Amateur footage taken aboard the ship showed the situation immediately after it ran aground, as an announcement in various languages tells passengers the liner is having electrical problems and "the situation is under control." When a man asks a crew member in Spanish why he is wearing a life vest, the crew member continues on his way.
Other video shows people crowded together in life jackets, apparently calm and waiting to disembark the ship. A third video taken from a lifeboat, shows mostly darkness as people shout and scream in panic.
Passengers said they had never participated in an evacuation drill, although one had been scheduled for Saturday. The cruise began on Jan. 7.
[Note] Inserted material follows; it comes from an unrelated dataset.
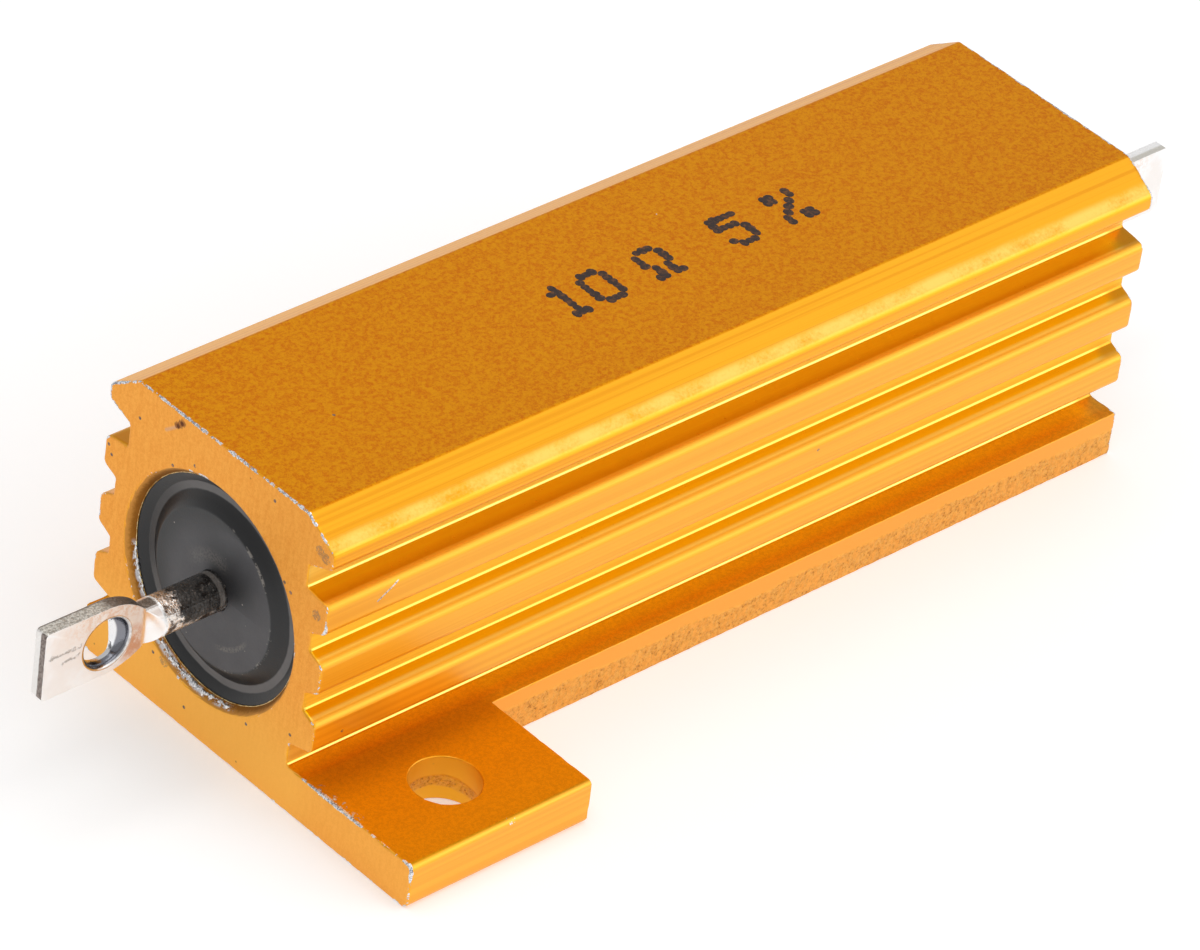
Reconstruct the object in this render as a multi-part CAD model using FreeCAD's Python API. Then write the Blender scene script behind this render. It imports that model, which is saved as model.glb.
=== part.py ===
import FreeCAD, Part
import math
import os

from FreeCAD import Vector

# A chassis-mounted power resistor: a wirewound element moulded into the bore of a finned
# aluminium housing, with two diagonal screw feet and a flattened, drilled terminal at each end.
# Millimetres, Z up. The length runs along X, the base rests on Z = 0 and the origin is under
# the middle of the housing.

# Housing, cut from an extruded profile
body_length = 50.0
base_thickness = 2.37
fin_reach = 7.5            # middle plane to a fin's tip
fin_tip_height = 1.5
fin_pitch = 3.22
fin_draft = 0.4            # fall of a fin's flank from the groove floor to the tip
upper_draft = 0.2          # the flatter flank on top of the highest fin
groove_depth = 0.85        # the two grooves beside the bore
deep_groove_depth = 1.47   # the grooves under the shoulder and over the base
base_groove_height = 1.6   # base to the lowest fin, at the tips
top_groove_height = 1.95   # highest fin to the shoulder, at the tips
shoulder_draft = 0.55
shoulder_tip_height = 0.8
shoulder_rise = 1.2        # shoulder corner to the flat top
shoulder_run = 1.85        # flat top's edge to the shoulder corner, across
fin_tip_radius = 0.38
groove_radius = 0.15
crown_radius = 0.3
bore_radius = 5.4
mouth_flare = 0.33         # the bore's mouth opens by this much
mouth_depth = 0.45

# Mounting feet, what is left when the extrusion's flanges are sheared away
hole_spacing_across = 21.4
hole_radius = 1.65
hole_from_end = 5.15
foot_length = 10.5
foot_margin = 3.7          # hole centre to the foot's outer edge
foot_top_radius = 0.3
foot_bottom_radius = 0.4
shear_allowance = 0.25     # the sheared flange stands this far past the fins

# Moulded compound that fills the bore
boss_sink = 0.29           # end face of the housing to the flat boss
boss_radius = 3.87
boss_foot_radius = 4.54
trough_sink = 0.77         # end face of the housing to the ring-shaped trough round the boss
trough_radius = 4.92

# Wirewound element inside
core_radius = 3.0
core_inset = 8.0           # end face of the housing to the core's end
cap_wall = 0.35
cap_end = 0.6
cap_depth = 3.0
ribbon_thickness = 0.2
ribbon_width = 0.6
ribbon_clearance = 0.02    # glaze between the ribbon and the core under it
winding_turns = 9

# Terminals, round rod pressed flat and drilled
shaft_radius = 0.95
shaft_reach = 3.15         # end face of the housing to the start of the pressed flats
ramp_length = 0.72
lug_thickness = 0.7
eye_radius = 1.3
eye_wall = 0.5             # metal beside the eye
eye_from_tip = 3.5
neck_margin = 0.73         # eye's edge to the end of the ramp
neck_half_width = 0.98
shoulder_length = 2.2      # of the curve from the lug's full width down to the neck
lug_rise = 0.1             # the metal spreads a little more upwards than down
tip_corner_radius = 0.2

# Worked out from the sizes above
half_length = body_length / 2
foot_half_width = hole_spacing_across / 2 + foot_margin
flange_half_width = fin_reach + shear_allowance
hole_x = half_length - hole_from_end
hole_y = hole_spacing_across / 2
bore_height = base_thickness + base_groove_height + fin_tip_height / 2 + fin_pitch
core_half = half_length - core_inset
cap_radius = core_radius + cap_wall
ribbon_inner = core_radius + ribbon_clearance
ribbon_outer = ribbon_inner + ribbon_thickness
winding_radius = ribbon_outer + ribbon_clearance
winding_length = 2 * (core_half - cap_depth)
shaft_start = core_half + cap_end
ramp_start = half_length + shaft_reach
neck_x = ramp_start + ramp_length
eye_x = neck_x + neck_margin + eye_radius
tip_x = eye_x + eye_from_tip
lug_half_width = eye_radius + eye_wall

X_AXIS = Vector(1, 0, 0)
Y_AXIS = Vector(0, 1, 0)
Z_AXIS = Vector(0, 0, 1)


def rounded_outline(corners):
    """Closed wire through the corners (point, radius), each rounded by a tangent arc."""
    starts = []
    ends = []
    arcs = []
    count = len(corners)
    for index, (corner, radius) in enumerate(corners):
        before = corners[index - 1][0] - corner
        after = corners[(index + 1) % count][0] - corner
        half_angle = before.getAngle(after) / 2
        longest_setback = 0.48 * min(before.Length, after.Length)
        setback = min(radius / math.tan(half_angle), longest_setback)
        start = corner + before.normalize() * setback
        end = corner + after.normalize() * setback
        starts.append(start)
        ends.append(end)
        if setback > 1e-6:
            bisector = (before + after).normalize()
            middle_distance = setback * (1 / math.cos(half_angle) - math.tan(half_angle))
            arcs.append(Part.Arc(start, corner + bisector * middle_distance, end).toShape())
        else:
            arcs.append(None)
    edges = []
    for index in range(count):
        if arcs[index] is not None:
            edges.append(arcs[index])
        edges.append(Part.LineSegment(ends[index], starts[(index + 1) % count]).toShape())
    return Part.Wire(edges)


def flank_corners():
    """(across, height, radius) of the profile's right flank, from the flat top to the base."""
    shallow_floor = fin_reach - groove_depth
    deep_floor = fin_reach - deep_groove_depth
    high_fin_top = bore_height + fin_pitch + fin_tip_height / 2
    shoulder_low = high_fin_top + top_groove_height
    shoulder_high = shoulder_low + shoulder_tip_height
    corners = [
        (fin_reach - shoulder_run, shoulder_high + shoulder_rise, crown_radius),
        (fin_reach, shoulder_high, fin_tip_radius),
        (fin_reach, shoulder_low, fin_tip_radius),
        (deep_floor, shoulder_low - shoulder_draft, groove_radius),
        (deep_floor, high_fin_top + upper_draft, groove_radius),
    ]
    for step in (1, 0, -1):
        middle = bore_height + step * fin_pitch
        upper_tip = middle + fin_tip_height / 2
        lower_tip = middle - fin_tip_height / 2
        if step < 1:
            corners.append((shallow_floor, upper_tip + fin_draft, groove_radius))
        corners.append((fin_reach, upper_tip, fin_tip_radius))
        corners.append((fin_reach, lower_tip, fin_tip_radius))
        if step > -1:
            corners.append((shallow_floor, lower_tip - fin_draft, groove_radius))
    lowest_tip = bore_height - fin_pitch - fin_tip_height / 2
    corners.append((deep_floor, lowest_tip - fin_draft, groove_radius))
    corners.append((deep_floor, base_thickness, groove_radius))
    corners.append((foot_half_width, base_thickness, foot_top_radius))
    corners.append((foot_half_width, 0, foot_bottom_radius))
    return corners


def extrusion():
    """The full-width profile with its bore, cut to length."""
    right = flank_corners()
    left = [(-across, height, radius) for across, height, radius in reversed(right)]
    corners = [(Vector(-half_length, y, z), radius) for y, z, radius in right + left]
    bar = Part.Face(rounded_outline(corners)).extrude(X_AXIS * body_length)
    bore = Part.makeCylinder(bore_radius, body_length, Vector(-half_length, 0, bore_height), X_AXIS)
    return bar.cut(bore)


def bore_mouth(side):
    """The flared ring cut from the bore's mouth at one end."""
    mouth_radius = bore_radius + mouth_flare
    return Part.makeCone(mouth_radius, bore_radius, mouth_depth,
                         Vector(side * half_length, 0, bore_height), X_AXIS * -side)


def flange_waste(side):
    """The flange that is sheared off beyond the foot, on the foot's side of the housing."""
    length = body_length - foot_length
    width = foot_half_width - flange_half_width
    start = -half_length if side > 0 else foot_length - half_length
    inner = flange_half_width if side > 0 else -foot_half_width
    return Part.makeBox(length, width, base_thickness, Vector(start, inner, 0))


def housing():
    solid = extrusion()
    for side in (-1, 1):
        screw_hole = Part.makeCylinder(hole_radius, base_thickness,
                                       Vector(side * hole_x, side * hole_y, 0), Z_AXIS)
        solid = solid.cut(bore_mouth(side))
        solid = solid.cut(flange_waste(side))
        solid = solid.cut(screw_hole)
    return solid


def turned(profile):
    """Solid of revolution about the bore's axis, from (along, radius) points."""
    points = [Vector(along, 0, bore_height + radius) for along, radius in profile]
    face = Part.Face(Part.makePolygon(points + points[:1]))
    return face.revolve(Vector(0, 0, bore_height), X_AXIS, 360)


def mirrored_ends(front_half):
    """A (along, radius) profile and its mirror image, in order round both ends."""
    return front_half + [(-along, radius) for along, radius in reversed(front_half)]


def moulded_body():
    """Compound between the bore and the element, with a trough and a raised boss at each end."""
    outside = [
        (-half_length + mouth_depth, bore_radius),
        (-half_length + trough_sink, trough_radius),
        (-half_length + trough_sink, boss_foot_radius),
        (-half_length + boss_sink, boss_radius),
        (-half_length + boss_sink, shaft_radius),
    ]
    inside = [
        (-shaft_start, shaft_radius),
        (-shaft_start, cap_radius),
        (-winding_length / 2, cap_radius),
        (-winding_length / 2, winding_radius),
    ]
    return turned(mirrored_ends(outside + inside))


def ceramic_core():
    return Part.makeCylinder(core_radius, 2 * core_half, Vector(-core_half, 0, bore_height), X_AXIS)


def end_cap(side):
    """Steel cup pressed over one end of the core."""
    rim = core_half - cap_depth
    profile = [
        (rim, core_radius),
        (rim, cap_radius),
        (shaft_start, cap_radius),
        (shaft_start, 0),
        (core_half, 0),
        (core_half, core_radius),
    ]
    return turned([(side * along, radius) for along, radius in profile])


def resistance_winding():
    """Ribbon wound on the core from cap to cap, trimmed flat against both rims."""
    pitch = winding_length / winding_turns
    lead = pitch / 2
    path = Part.makeHelix(pitch, winding_length + 2 * lead, ribbon_inner)
    half_width = ribbon_width / 2
    section = Part.makePolygon([
        Vector(ribbon_inner, 0, -half_width),
        Vector(ribbon_outer, 0, -half_width),
        Vector(ribbon_outer, 0, half_width),
        Vector(ribbon_inner, 0, half_width),
        Vector(ribbon_inner, 0, -half_width),
    ])
    coil = Part.Wire(path.Edges).makePipeShell([section], True, True)
    coil.translate(Vector(0, 0, -winding_length / 2 - lead))
    coil.rotate(Vector(0, 0, 0), Y_AXIS, 90)
    coil.translate(Vector(0, 0, bore_height))
    between_caps = Part.makeCylinder(ribbon_outer + ribbon_thickness, winding_length,
                                     Vector(-winding_length / 2, 0, bore_height), X_AXIS)
    return coil.common(between_caps)


def lug_blank():
    """The pressed flat seen from the side, from the neck out to the tip."""
    middle = bore_height + lug_rise
    full_x = neck_x + shoulder_length
    drop = lug_half_width - neck_half_width
    curve_radius = (shoulder_length ** 2 + drop ** 2) / (2 * drop)
    half_way = shoulder_length / 2
    sag = curve_radius - math.sqrt(curve_radius ** 2 - half_way ** 2)

    def point(x, height):
        return Vector(x, -lug_thickness / 2, height)

    curves = []
    for way in (1, -1):
        neck = point(neck_x, bore_height + way * neck_half_width)
        bend = point(full_x - half_way, middle + way * (lug_half_width - sag))
        shoulder = point(full_x, middle + way * lug_half_width)
        curves.append((neck, bend, shoulder))
    upper, lower = curves
    corner = tip_corner_radius
    diagonal = corner * (1 - math.sqrt(0.5))
    top_tip = middle + lug_half_width
    low_tip = middle - lug_half_width
    edges = [
        Part.Arc(*upper).toShape(),
        Part.LineSegment(upper[2], point(tip_x - corner, top_tip)).toShape(),
        Part.Arc(point(tip_x - corner, top_tip), point(tip_x - diagonal, top_tip - diagonal),
                 point(tip_x, top_tip - corner)).toShape(),
        Part.LineSegment(point(tip_x, top_tip - corner), point(tip_x, low_tip + corner)).toShape(),
        Part.Arc(point(tip_x, low_tip + corner), point(tip_x - diagonal, low_tip + diagonal),
                 point(tip_x - corner, low_tip)).toShape(),
        Part.LineSegment(point(tip_x - corner, low_tip), lower[2]).toShape(),
        Part.Arc(*reversed(lower)).toShape(),
        Part.LineSegment(lower[0], upper[0]).toShape(),
    ]
    return Part.Face(Part.Wire(edges)).extrude(Y_AXIS * lug_thickness)


def press_waste(side):
    """The wedge that the press takes off one side of the rod, from the ramp's start to the neck."""
    inner = side * lug_thickness / 2
    outer = side * shaft_radius
    low = bore_height - shaft_radius
    wedge = Part.makePolygon([
        Vector(ramp_start, outer, low),
        Vector(neck_x, inner, low),
        Vector(neck_x, outer, low),
        Vector(ramp_start, outer, low),
    ])
    return Part.Face(wedge).extrude(Z_AXIS * 2 * shaft_radius)


def terminal(side):
    """Rod welded to an end cap, pressed flat beyond the housing and drilled."""
    rod = Part.makeCylinder(shaft_radius, neck_x - shaft_start,
                            Vector(shaft_start, 0, bore_height), X_AXIS)
    for press_side in (-1, 1):
        rod = rod.cut(press_waste(press_side))
    eye = Part.makeCylinder(eye_radius, lug_thickness,
                            Vector(eye_x, -lug_thickness / 2, bore_height), Y_AXIS)
    solid = rod.fuse(lug_blank()).cut(eye).removeSplitter()
    if side < 0:
        solid.rotate(Vector(0, 0, 0), Z_AXIS, 180)
    return solid


def main():
    nodes = {
        "housing": housing(),
        "moulded_body": moulded_body(),
        "ceramic_core": ceramic_core(),
        "resistance_winding": resistance_winding(),
        "end_cap_front": end_cap(-1),
        "end_cap_rear": end_cap(1),
        "terminal_front": terminal(-1),
        "terminal_rear": terminal(1),
    }
    os.makedirs("parts", exist_ok=True)
    for name, shape in nodes.items():
        solid = shape.Solids[0] if len(shape.Solids) == 1 else shape
        solid.exportStep(os.path.join("parts", name + ".step"))
        facets = len(solid.tessellate(0.05)[1])
        print(f"{name:20s} solids {len(shape.Solids)} valid {solid.isValid()}"
              f" volume {solid.Volume:9.2f} facets {facets}")


main()
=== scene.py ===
# %% [markdown]
# # A chassis-mounted power resistor
#
# The construction comes in as a fixed frame: a finned aluminium housing, the black compound
# moulded into its bore, and a pressed lug at each end. This script gives those pieces their
# finish. It rounds and roughens the edges that a saw, a shear and a punch have left, builds
# each material from nodes, and sets up the camera and the light.

import math
from types import SimpleNamespace

import bmesh
import bpy
from mathutils import Matrix, Vector, noise


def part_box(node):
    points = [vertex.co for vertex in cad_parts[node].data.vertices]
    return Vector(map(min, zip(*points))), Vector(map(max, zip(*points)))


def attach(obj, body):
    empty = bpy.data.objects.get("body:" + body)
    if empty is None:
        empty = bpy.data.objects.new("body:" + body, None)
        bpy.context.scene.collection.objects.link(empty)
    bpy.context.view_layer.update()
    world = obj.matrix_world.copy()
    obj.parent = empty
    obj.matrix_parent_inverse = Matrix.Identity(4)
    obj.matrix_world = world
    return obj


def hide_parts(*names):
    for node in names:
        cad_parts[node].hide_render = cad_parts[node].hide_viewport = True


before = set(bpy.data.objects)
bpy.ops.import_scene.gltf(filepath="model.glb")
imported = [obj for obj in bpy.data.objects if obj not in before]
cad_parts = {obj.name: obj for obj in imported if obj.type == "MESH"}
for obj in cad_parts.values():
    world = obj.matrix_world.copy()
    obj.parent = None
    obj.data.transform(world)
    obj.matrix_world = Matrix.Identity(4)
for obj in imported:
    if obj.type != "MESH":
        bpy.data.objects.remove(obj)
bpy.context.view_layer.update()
MM = 0.001
print("nodes:", ", ".join(sorted(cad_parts)))

# %% [markdown]
# ## Sizes
#
# The boxes of the nodes give the end faces, the top, the feet, the tip of a lug, and the axis
# and the radius of the bore. What a box can't tell, such as the place of a screw hole, is
# given further down as a distance from one of these.

# %% Sizes from the frame, in millimetres
def box_mm(node):
    """Lowest and highest corner of a node, in millimetres."""
    low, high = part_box(node)
    return low / MM, high / MM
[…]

Costa Crociera SpA, which is owned by the U.S.-based cruise giant Carnival Corp., defended the actions of its crew and said it was cooperating with the investigation. Carnival Corp. issued a statement expressing sympathy that didn't address the allegations of delayed evacuation.
Some 300 of the crew members were Filipinos and three of them were injured, the Philippine Department of Foreign Affairs said.
Islanders on Giglio opened up their homes and businesses to accommodate the sudden rush of survivors. Rossana Bafigi, who runs a newsstand, said she was really moved by the reaction of the passengers.
She showed a note left by one Italian family that said, "We want to repay you for the disturbance. Please call us, we took milk and biscuits for the children. Claudia."
At Mass on Sunday morning in Giglio's main church, which opened its doors to the evacuees Friday night, altar boys and girls brought up to the altar a life vest, a rope, a rescue helmet, a plastic tarp and some bread.
Don Lorenzo, the parish priest, told the faithful that he wanted to make this admittedly "different" offering to God as a memory of what had transpired.
He said each one carried powerful symbolic meaning for what happened on Friday night: the bread that multiplied to feed the survivors, the rope that pulled people to safety, the life vest and helmet that protected them, and the plastic tarp that kept cold bodies warm. "Our community, our island will never be the same," he told the few dozen islanders gathered for Mass.